On Monday, June 13th, 2016, the last pre-cast concrete segment in the center span of the new westbound Lesner Bridge was set and post-tensioned in place. The remaining 2-foot wide gap is known as the Main Span Closure Segment and will be formed and cast-in-place early next week during the night when the surrounding concrete is at a minimum thermal gradient. The placement of the Main Span Closure concrete will complete the most challenging portion of the bridge construction – building both cantilever sections of the 225’ wide main bridge span; one from the west and one from the east and having them both meet in the middle where they’re supposed to be. Hats off to the FIGG Bridge designers and the precise work of McLean Contracting Company!

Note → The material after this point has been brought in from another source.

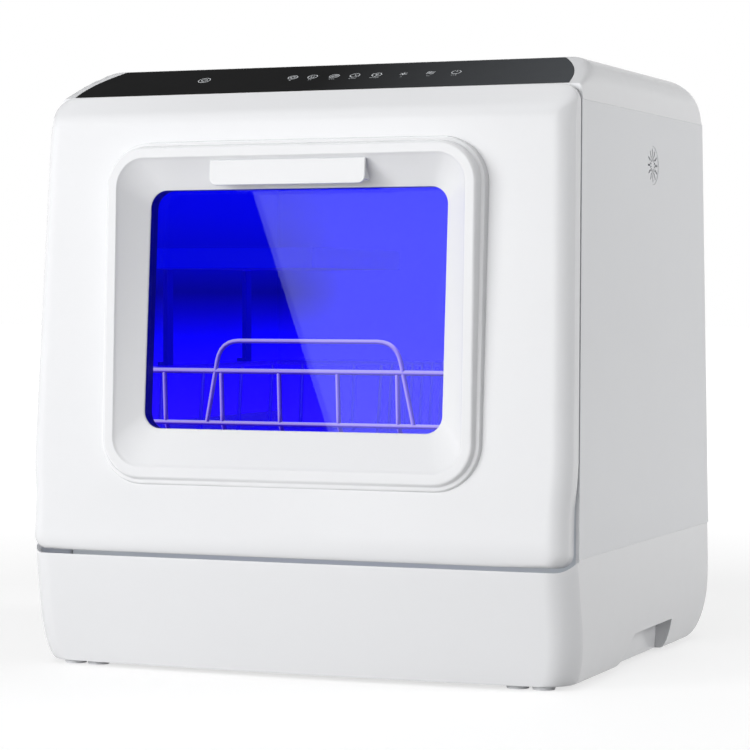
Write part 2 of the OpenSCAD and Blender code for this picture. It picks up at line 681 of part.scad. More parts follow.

While crews work on finishing the main bridge span (setting formwork, placing rebar, installing continuity tendons across the main span, and tendon grouting), the gantry crane will be moved off of the cantilever and to span 7 (of 10). Once the gantry is moved to Span 7, the contractor will begin work on setting the segments atop Pier column #7 while post-tensioning work is being finished in the main span (#5).

Span 5 of the new Westbound Lesner Bridge – where the east and west cantilever sections of the bridge meet.

Span 5 of the new Westbound Lesner Bridge – where the east and west cantilever sections of the bridge meet.

Now, a brief summary of work that we have completed since the last project update (3/29/2016):

Ø Cantilever Span 5B of the new westbound Lesner Bridge has been completed;

Ø The falsework at pier #6 has been installed at Pier #7 in preparation for the next gantry launch;

Ø The construction of pier columns #9 has been completed;

Ø We completed segment casting for spans 8, 9 and most of 10 (four segments remaining);

Ø Streetlight pilasters have been completed at pier columns 1 and 2;

Ø Preliminary pavement planning was completed on Spans 1, 2, and 3;

Ø Base and intermediate asphalt has been placed at the new bridge approaches.

Construction of the new westbound Lesner Bridge substructure (foundations, footings, and piers) is now complete. Completion of the bridge’s superstructure is estimated for September 2016 with a partial (westbound traffic) traffic switch to the new bridge late September 2016 or early October 2016.

AMI, Inc. in Portsmouth, continues to build the superstructure of the new Lesner Bridge. A total of 164 of the 168 bridge segments have been cast for the new westbound bridge.

Over the next two weeks, the bridge contractor will:

Ø Launch the gantry to span #7 and set the pier segments on pier column #7;

Ø Deliver (via barge) the Pier #7 bridge segments and install on Pier column #7

Ø Cast-in-place the Main Spain Closure segment in Span #5;

Ø Install and post-tension the main span continuity tendons;

Ø Install temporary trench drains along the north side of each bridge approach.

That’s it for now. Please drive safely!

– Chris

Christopher J. Wojtowicz, PE
Project Manager
City of Virginia Beach
Department of Public Works
Engineering Division
2405 Courthouse Drive
Virginia Beach, VA 23456-9031
Office: (757) 385-5785
Fax: (757) 385-5668
Email: cwojtowi@vbgov.com

Screen shot of Construction Cam eastbound view taken at 437pm June 14th '16

Screen shot of Construction Cam eastbound view taken at 437pm June 14th ’16

One thought on “#LESNERBRIDGE update from Project Manager: “Completion of the bridge’s superstructure is estimated for September 2016 with a partial …”

  1. The 1,575 ft long 84,530 SF four lane Lesner bridge replacement at $115 million (or $1,360 per square foot) is much in excess of equivalent bridge costs. The completion date, June 2017 has become impossible to reach with the first of two bridges taking two and a half years which puts a realistic completion date two years past June 2017. Will the contractor be asking for more money and why isn’t this delay being brought to light? A post-tensioned bridge is much more expensive than a traditional bridge and takes much longer to complete. Federal highway funds are given to the states for use at the state’s discretion. So how did we get to this point where Virginia is wasting it’s vital federal funds on “Cadillac” projects?
    Note: If a boat rams a section of the bridge, how in the world can it be repaired without tearing a large portion of it apart?